Relief and reconstruction work following the 2010 Haiti earthquake has been roundly criticized, as only 0.6% of the billions of funds raised reached Haitian organizations. Aid largely marginalized Haitian leaders and communities, with little attention being devoted to building the long-term capacity of Haitian organizations. Many international aid organizations lacked credible local information due to non-existent relationships with communities, and local priorities were largely not solicited, nor included in planning processes.
Hurricane Matthew touched down in Haiti on 4 October 2016, and caused damage unimaginable to most, but which was unfortunately all too familiar to many in Haiti. The Grand’Anse region in the south, known across the country as Haiti’s bread basket, saw 90% of homes and 95% of schools wiped out, crops decimated, and destruction of already fragile infrastructure. Yet despite the damage and suffering, countless stories emerged, even in the immediate aftermath of the hurricane, of ordinary Haitians helping each other, in whatever modest ways they could.

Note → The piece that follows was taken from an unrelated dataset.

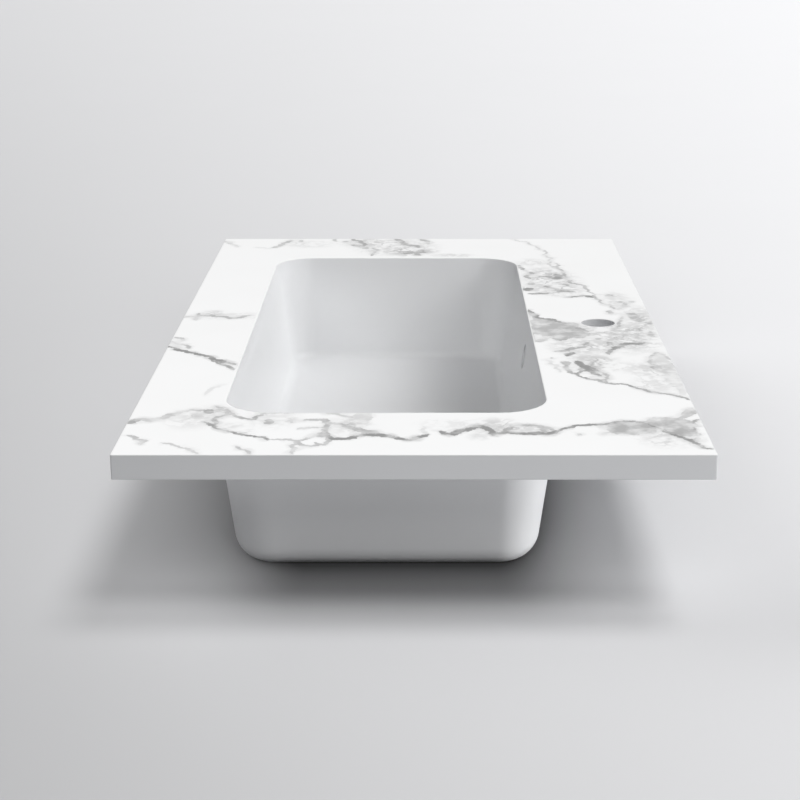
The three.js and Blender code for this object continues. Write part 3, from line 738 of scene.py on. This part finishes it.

And local foundations like the Haiti Community Foundation (HCF) and Lambi Fund are there to recognize and build from this natural impulse, supporting Haitians as they set about rebuilding their country again, from the bottom up. They understand that now isn’t the time to marginalize Haitian leaders and communities, but rather to put them firmly in charge of their own destinies. Just hours after Hurricane Mathew, the HCF and Lambi Fund were already reaching out to partner networks on the ground, offering provisions for immediate relief and support, identifying priorities, and collaboratively building actions plans rooted in stated community interests.
And they will be there in the long-term to make sure that this time around, local voices are heard and heeded. Because this is what allows victims to be turned into leaders.